El más puro espíritu de Córcega se encuentra en Corte, la que fuera capital de la república independiente allá por el año 1755. Aquí fue donde Pasquale Paoli, padre de la patria corsa, redactó la primera Constitución democrática del mundo. Corte es encantador, un pueblo vivo donde la chiquillería juega en la calle hasta altas horas de la noche cuando hace buen tiempo. El paseo por las plazas Paoli y Gaffori es delicioso y termina en el mirador de la ciudadela, situado en lo alto de un risco, desde donde se divisa una impresionante vista panorámica.
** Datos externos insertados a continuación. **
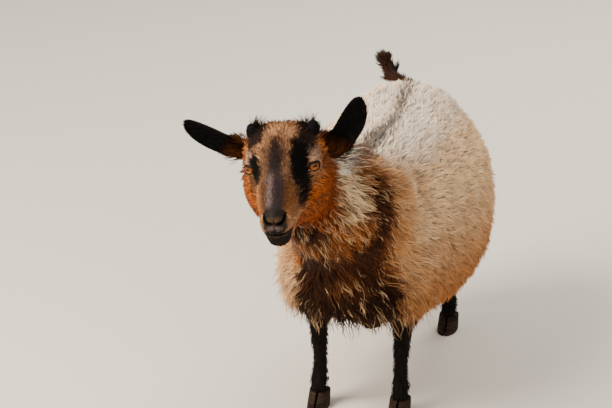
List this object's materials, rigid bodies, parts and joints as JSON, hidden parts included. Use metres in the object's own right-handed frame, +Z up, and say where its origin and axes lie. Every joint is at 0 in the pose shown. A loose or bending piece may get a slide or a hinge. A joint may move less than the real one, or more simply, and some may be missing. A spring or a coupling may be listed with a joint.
{
  "type": "young pygmy goat",
  "caption": "Life-size still model of a young pygmy goat in winter coat, standing on four hooves with its tail up and its head turned to face forward.",
  "frame": {"origin": "middle of the bounding box's underside, on the floor between the feet", "axes": "+Z up, -Y the way the goat faces, +X the goat's left side"},
  "size_m": [0.364, 0.7372, 0.5414],
  "materials": {
    "coat": "deep, soft, wavy winter hair, greyish beige on the body, dark brown at the shoulders and chest",
    "short_hair": "short flat hair, brown and rust with black markings",
    "nose_skin": "bare dark skin, finely pebbled, slightly moist",
    "eye": "amber iris with a level dark slit pupil under a clear wet surface",
    "horn": "dark ringed horn bud",
    "hoof": "dark keratin with growth rings and dusty edges"
  },
  "bodies": {
    "root": {"trunk": "coat", "neck": "coat", "tail": "coat", "head": "short_hair", "lower_jaw": "short_hair", "ear_left": "short_hair", "ear_right": "short_hair", "nose": "nose_skin", "eye_left": "eye", "eye_right": "eye", "horn_left": "horn", "horn_right": "horn", "fore_left_upper": "short_hair", "fore_left_lower": "short_hair", "fore_left_hoof_inner": "hoof", "fore_left_hoof_outer": "hoof", "fore_left_dewclaw_inner": "hoof", "fore_left_dewclaw_outer": "hoof", "fore_right_upper": "short_hair", "fore_right_lower": "short_hair", "fore_right_hoof_inner": "hoof", "fore_right_hoof_outer": "hoof", "fore_right_dewclaw_inner": "hoof", "fore_right_dewclaw_outer": "hoof", "hind_left_upper": "short_hair", "hind_left_lower": "short_hair", "hind_left_hoof_inner": "hoof", "hind_left_hoof_outer": "hoof", "hind_left_dewclaw_inner": "hoof", "hind_left_dewclaw_outer": "hoof", "hind_right_upper": "short_hair", "hind_right_lower": "short_hair", "hind_right_hoof_inner": "hoof", "hind_right_hoof_outer": "hoof", "hind_right_dewclaw_inner": "hoof", "hind_right_dewclaw_outer": "hoof"}
  },
  "joints": []
}
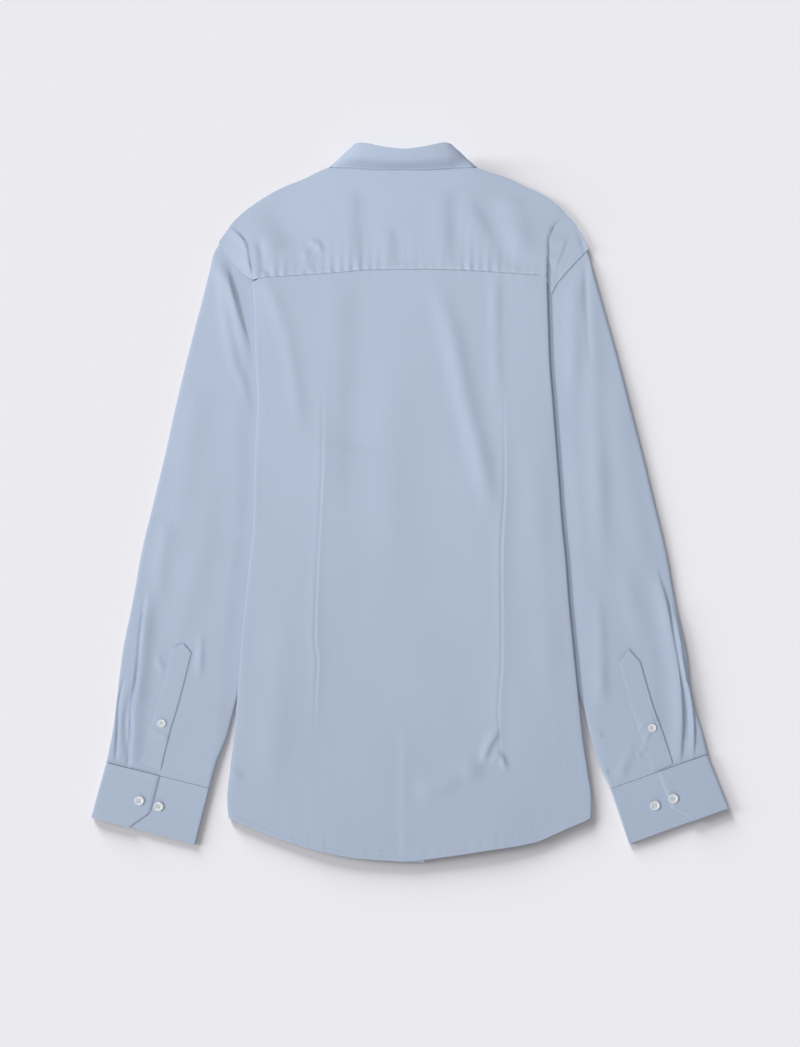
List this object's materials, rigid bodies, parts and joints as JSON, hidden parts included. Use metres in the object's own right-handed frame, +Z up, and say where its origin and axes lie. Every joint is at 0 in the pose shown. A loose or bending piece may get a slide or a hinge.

A nuestros pies, dos lugares de una enorme belleza flanquean la villa: por un lado, el valle de Restonica que conduce hasta el lago glaciar de Melo; y por otro, las impresionantes gargantas del río Tavignano.

 

A propósito de costumbres, la tradición del canto coral se remonta a tiempos inmemoriales. Las polifonías corsas, que los Muvrini, Petru, Guelfacci, Jean-Paul Poletti, Patricia Poli y otros contribuyeron a difundir por el mundo, expresan toda la autenticidad de esta tierra. Las paghjellas son unas peculiares melodías, muy ancestrales, que se cantan a tres voces y sin acompañamiento musical, a capella. Cada año los lazos entre los artistas de la isla y sus vecinos se estrechan un poco más gracias al festival de canto Festivoce, que se celebra en la primera quincena de julio en el pintoresco pueblo de Pigna, un marco tan evocador como la propia comarca de Balagne.

 

Ajaccio, la patria chica de Napoleón
Ironías de la historia, fue un corso el que arruinó el sueño de independencia de Córcega y la devolvió a su madre adoptiva, Francia: Napoleón Bonaparte. Nacido en Ajaccio el 15 de agosto de 1769, el “Gran Corso” quebró cualquier atisbo de autonomía de la isla en su afán por crear un imperio que llegó a abarcar buena parte de Europa. No faltan los que peregrinan a Ajaccio para rendirle pleitesía en los mismos lugares, ahora sacralizados, por los que transcurrió la infancia del héroe galo por antonomasia. Hay varias estatuas del emperador en sus plazas y pueden visitarse su casa natal y los salones napoleónicos del Hôtel de Ville (Ayuntamiento).

 

No obstante, el mayor encanto de Ajaccio es pasear por su barrio antiguo y acercarse a comprar productos regionales al mercado central, que se instala todas las mañanas en la Plaza de la Marina. Y si hablamos de señas de identidad de Córcega, además de las torres, puentes y ciudadelas legadas por los genoveses, hay que citar a su árbol emblemático: el castaño. Da nombre a la comarca de la Castagniccia y durante siglos sus frutos, las castañas, fueron la base alimenticia para sus moradores y para el ganado porcino, además de aprovechar su madera para fabricar muebles y toneles.

 

Para un mayor goce de la isla en verano, una somera recomendación de algunas playas debe incluir las de Santa Giulia y Palombaggia (a 7 y 12 km, respectivamente, de Porto-Vecchio) o el paradisíaco arenal de Saleccia, en el sector litoral oriental del ‘desierto des Agriates’, al norte de la isla. En esta última, frecuentada por nudistas, se filmaron las escenas del desembarco de Normandía de la película El día más largo.

 

En cuanto a las calas, cualquier visita a Córcega puede darse por bien empleada solo con extasiarse ante las espléndidas vistas del golfo de Porto desde la hermosa ensenada de Ficajola. Es entonces cuando, rememorando aquella sentencia anónima, podríamos armarnos de valor y decir: “Ver Córcega y morir”.